Second quarter production costs averaged $12.53 per barrel oil equivalent (BOE), and were impacted primarily by facilities and compression work in Raton and an increase in workover activity, much of which having been postponed due to first quarter weather disruptions.
Exploration and abandonment costs were $70 million for the quarter and included $44 million of acreage and unsuccessful drilling costs, including $23 million for Nigeria Block 256, and $26 million of geologic and geophysical expenses, including seismic and personnel costs. As discussed above and reported as net hurricane activity expense, the incremental estimated cost associated with the abandonment of the East Cameron 322 facility resulted in a decrease in after-tax earnings of $30 million.
Pioneer invested $476 million during the second quarter 2007, bringing total investments for the first half of 2007 to $984 million, including acquisitions. Capital investments for 2007 were heavily front-end loaded with $390 million of capital invested during the first half of the year in large development projects (South Coast Gas project offshore South Africa and Oooguruk field development on the North Slope of Alaska), high impact exploration and winter-access drilling in Canada.
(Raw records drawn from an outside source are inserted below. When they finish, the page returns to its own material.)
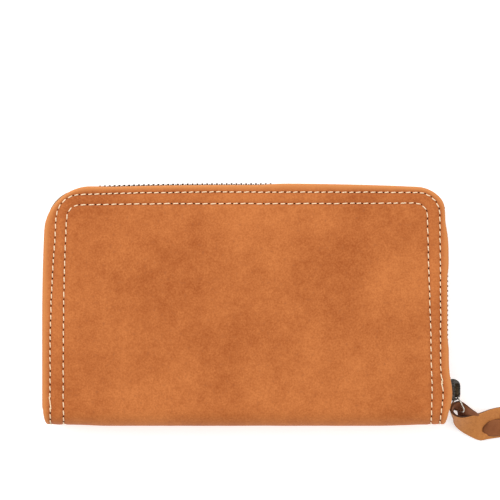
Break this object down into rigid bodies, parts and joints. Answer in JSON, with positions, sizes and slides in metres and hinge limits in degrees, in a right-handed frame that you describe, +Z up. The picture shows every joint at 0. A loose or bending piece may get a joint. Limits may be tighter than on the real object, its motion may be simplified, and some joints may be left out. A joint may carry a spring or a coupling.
{
  "type": "zip around wallet",
  "caption": "Padded leather wallet closed on three sides by a metal zip, with a wire link and strap pull, card slots and a zipped coin pocket.",
  "frame": {"origin": "middle of the back cover's flat underside, on the surface that the wallet lies on", "axes": "+X along the length to the slider's side, +Y across the width from the spine to the long zipped edge, +Z up through the thickness"},
  "size_m": [0.2516, 0.1199, 0.025],
  "materials": {
    "cover_leather": "mottled pull-up leather, tan",
    "strap_leather": "tan grain outside, raw brown flesh side",
    "card_leather": "thin smooth leather",
    "board": "matt",
    "padding": "soft felt",
    "lining": "fine woven twill",
    "zip_tape": "woven polyester",
    "zip_metal": "dark antique plating",
    "zip_coil": "satin nylon",
    "ring_wire": "polished wire"
  },
  "bodies": {
    "back_cover": {"cover_leather_back": "cover_leather", "cover_board_back": "board", "cover_pad_back": "padding", "cover_lining_back": "lining", "card_panel_back": "card_leather", "card_slot_1_back": "card_leather", "card_slot_2_back": "card_leather", "card_slot_3_back": "card_leather", "card_slot_4_back": "card_leather", "zip_tape_back": "zip_tape", "zip_teeth_back": "zip_metal", "zip_stops_back": "zip_metal", "gusset_right_back": "card_leather", "gusset_left_back": "card_leather"},
    "front_cover": {"cover_leather_front": "cover_leather", "cover_board_front": "board", "cover_pad_front": "padding", "cover_lining_front": "lining", "card_panel_front": "card_leather", "card_slot_1_front": "card_leather", "card_slot_2_front": "card_leather", "card_slot_3_front": "card_leather", "card_slot_4_front": "card_leather", "zip_tape_front": "zip_tape", "zip_teeth_front": "zip_metal", "zip_stops_front": "zip_metal", "gusset_right_front": "card_leather", "gusset_left_front": "card_leather"},
    "coin_pocket": {"coin_wall_back": "lining", "coin_wall_front": "lining", "coin_gusset": "lining", "coin_zip_tape_back": "zip_tape", "coin_zip_tape_front": "zip_tape", "coin_zip_coil_back": "zip_coil", "coin_zip_coil_front": "zip_coil", "coin_zip_stops": "zip_metal"},
    "coin_slider": {"coin_zip_slider": "zip_metal"},
    "coin_pull": {"coin_zip_pull": "zip_metal"},
    "zip_slider": {"zip_slider": "zip_metal"},
    "pull_ring": {"pull_ring": "ring_wire"},
    "pull_strap": {"pull_strap": "strap_leather"}
  },
  "joints": [
    {"name": "cover_fold", "type": "hinge", "parent": "back_cover", "child": "front_cover", "pos_m": [0, -0.056, 0.0125], "axis": [1, 0, 0], "range_deg": [0, 70], "deforming": ["gusset_right_front", "gusset_left_front"]},
    {"name": "coin_pocket_fan", "type": "hinge", "parent": "back_cover", "child": "coin_pocket", "pos_m": [0, -0.056, 0.0125], "axis": [1, 0, 0], "range_deg": [0, 35], "deforming": ["gusset_right_back", "gusset_left_back"]},
    {"name": "zip_slider_run", "type": "slide", "parent": "back_cover", "child": "zip_slider", "axis": [0, 1, 0], "range_m": [0, 0.07], "deforming": ["zip_teeth_back", "zip_teeth_front"]},
    {"name": "pull_ring_swing", "type": "hinge", "parent": "zip_slider", "child": "pull_ring", "pos_m": [0.09988, -0.04355, 0.0125], "axis": [0, 0, 1], "range_deg": [0, 85]},
    {"name": "pull_strap_swing", "type": "hinge", "parent": "pull_ring", "child": "pull_strap", "pos_m": [0.1004, -0.05025, 0.01144], "axis": [0.5091, -0.0958, 0.8554], "range_deg": [-60, 15]},
    {"name": "coin_slider_run", "type": "slide", "parent": "coin_pocket", "child": "coin_slider", "axis": [1, 0, 0], "range_m": [-0.138, 0]},
    {"name": "coin_pull_swing", "type": "hinge", "parent": "coin_slider", "child": "coin_pull", "pos_m": [0.07, 0.0316, 0.0125], "axis": [0, 0, 1], "range_deg": [-150, 0]}
  ],
  "couplings": [
    {"joint": "coin_pocket_fan", "follows": "cover_fold", "ratio": 0.5}
  ]
}
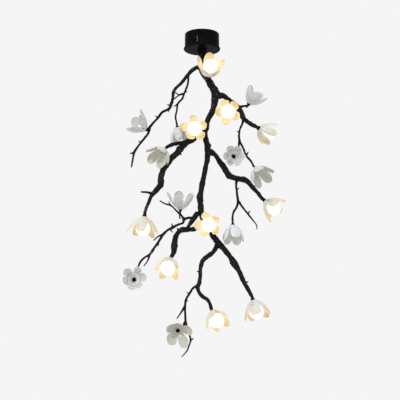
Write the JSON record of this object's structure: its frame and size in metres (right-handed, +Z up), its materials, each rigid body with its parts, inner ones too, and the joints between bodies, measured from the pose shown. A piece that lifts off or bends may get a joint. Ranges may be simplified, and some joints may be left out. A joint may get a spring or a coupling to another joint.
{
  "type": "branch chandelier",
  "caption": "Hanging branch-shaped ceiling lamp: black limbs and twigs that bear porcelain blossoms, some lit by push-in bulbs, under a round canopy.",
  "frame": {"origin": "middle of the crossbar's ceiling faces, on the stem's line", "axes": "+Z up into the ceiling, front towards -Y"},
  "size_m": [0.5659, 0.2917, 1.1279],
  "materials": {
    "black_lacquer": "gloss black lacquer over cast metal",
    "plated_steel": "zinc plated",
    "earth_brass": "plain",
    "lead_jacket": "soft insulation",
    "earth_jacket": "soft insulation",
    "cap_plastic": "moulded",
    "holder_ceramic": "plain ceramic",
    "white_porcelain": "clear glaze",
    "lit_porcelain": "clear glaze, lit from inside",
    "frosted_bulb": "frosted, lit"
  },
  "bodies": {
    "lamp_frame": {"blossom_bottom_centre": "lit_porcelain", "blossom_bottom_face": "white_porcelain", "blossom_bottom_right": "lit_porcelain", "blossom_calyxes": "black_lacquer", "blossom_centre_front": "lit_porcelain", "blossom_left_elbow": "white_porcelain", "blossom_left_face": "white_porcelain", "blossom_left_lower": "lit_porcelain", "blossom_left_middle": "lit_porcelain", "blossom_left_pendant": "white_porcelain", "blossom_left_shoulder": "white_porcelain", "blossom_left_upright": "white_porcelain", "blossom_right_back": "lit_porcelain", "blossom_right_bell": "white_porcelain", "blossom_right_face": "white_porcelain", "blossom_right_front": "lit_porcelain", "blossom_right_middle": "lit_porcelain", "blossom_right_pendant": "white_porcelain", "blossom_right_upper": "white_porcelain", "blossom_spurs": "black_lacquer", "blossom_stem_front": "lit_porcelain", "blossom_trunk_front": "lit_porcelain", "bottom_limb": "black_lacquer", "bottom_twig": "black_lacquer", "cap_nuts": "black_lacquer", "crossbar": "plated_steel", "earth_lead": "earth_jacket", "earth_screw": "earth_brass", "lamp_calyxes": "black_lacquer", "lampholders": "holder_ceramic", "left_limb": "black_lacquer", "left_pendant_twig": "black_lacquer", "limb_wiring": "lead_jacket", "lower_left_limb": "black_lacquer", "lower_left_twig": "black_lacquer", "lower_right_limb": "black_lacquer", "middle_right_limb": "black_lacquer", "nipple": "plated_steel", "nipple_nuts": "plated_steel", "right_hanging_twig": "black_lacquer", "right_limb": "black_lacquer", "right_pendant_twig": "black_lacquer", "right_upper_twig": "black_lacquer", "stem": "black_lacquer", "supply_leads": "lead_jacket", "trunk": "black_lacquer", "upper_left_limb": "black_lacquer", "wire_caps": "cap_plastic"},
    "canopy": {"canopy": "black_lacquer"},
    "collar": {"canopy_collar": "black_lacquer"},
    "bulb_stem_front": {"bulb_stem_front": "frosted_bulb"},
    "bulb_trunk_front": {"bulb_trunk_front": "frosted_bulb"},
    "bulb_right_front": {"bulb_right_front": "frosted_bulb"},
    "bulb_right_back": {"bulb_right_back": "frosted_bulb"},
    "bulb_right_middle": {"bulb_right_middle": "frosted_bulb"},
    "bulb_centre_front": {"bulb_centre_front": "frosted_bulb"},
    "bulb_left_middle": {"bulb_left_middle": "frosted_bulb"},
    "bulb_left_lower": {"bulb_left_lower": "frosted_bulb"},
    "bulb_bottom_centre": {"bulb_bottom_centre": "frosted_bulb"},
    "bulb_bottom_right": {"bulb_bottom_right": "frosted_bulb"}
  },
  "joints": [
    {"name": "canopy_slide", "type": "slide", "parent": "lamp_frame", "child": "canopy", "axis": [0, 0, -1], "range_m": [0, 0.016]},
    {"name": "collar_turn", "type": "hinge", "parent": "canopy", "child": "collar", "pos_m": [0, 0, -0.0654], "axis": [0, 0, 1], "continuous": true},
    {"name": "bulb_stem_front_pull", "type": "slide", "parent": "lamp_frame", "child": "bulb_stem_front", "axis": [0.2004, -0.8419, 0.5011], "range_m": [0, 0.02]},
    {"name": "bulb_trunk_front_pull", "type": "slide", "parent": "lamp_frame", "child": "bulb_trunk_front", "axis": [-0.0502, -0.974, -0.2209], "range_m": [0, 0.02]},
    {"name": "bulb_right_front_pull", "type": "slide", "parent": "lamp_frame", "child": "bulb_right_front", "axis": [0.02, -0.9705, -0.2401], "range_m": [0, 0.02]},
    {"name": "bulb_right_back_pull", "type": "slide", "parent": "lamp_frame", "child": "bulb_right_back", "axis": [0.8053, 0.453, -0.3825], "range_m": [0, 0.02]},
    {"name": "bulb_right_middle_pull", "type": "slide", "parent": "lamp_frame", "child": "bulb_right_middle", "axis": [0.7089, -0.2532, -0.6583], "range_m": [0, 0.02]},
    {"name": "bulb_centre_front_pull", "type": "slide", "parent": "lamp_frame", "child": "bulb_centre_front", "axis": [0, -0.9835, -0.1806], "range_m": [0, 0.02]},
    {"name": "bulb_left_middle_pull", "type": "slide", "parent": "lamp_frame", "child": "bulb_left_middle", "axis": [-0.099, -0.099, -0.9901], "range_m": [0, 0.02]},
    {"name": "bulb_left_lower_pull", "type": "slide", "parent": "lamp_frame", "child": "bulb_left_lower", "axis": [-0.2039, -0.6116, -0.7645], "range_m": [0, 0.02]},
    {"name": "bulb_bottom_centre_pull", "type": "slide", "parent": "lamp_frame", "child": "bulb_bottom_centre", "axis": [0.3049, -0.6097, -0.7317], "range_m": [0, 0.02]},
    {"name": "bulb_bottom_right_pull", "type": "slide", "parent": "lamp_frame", "child": "bulb_bottom_right", "axis": [0.2516, -0.151, -0.956], "range_m": [0, 0.02]}
  ]
}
Adjusted to exclude discontinued operations, total sales for the second quarter 2006 averaged 98,893 BOEPD and included oil sales of 24,571 BPD, natural gas liquids sales of 19,143 BPD and gas sales of 331 MMCFPD. Reported prices for second quarter 2006 were $69.71 per barrel for oil, including $13.00 per barrel related to deferred revenue from VPPs for which production was not recorded, $36.32 per barrel for natural gas liquids and $6.25 per MCF for gas, including $.62 per MCF related to deferred revenue from VPPs for which production was not recorded.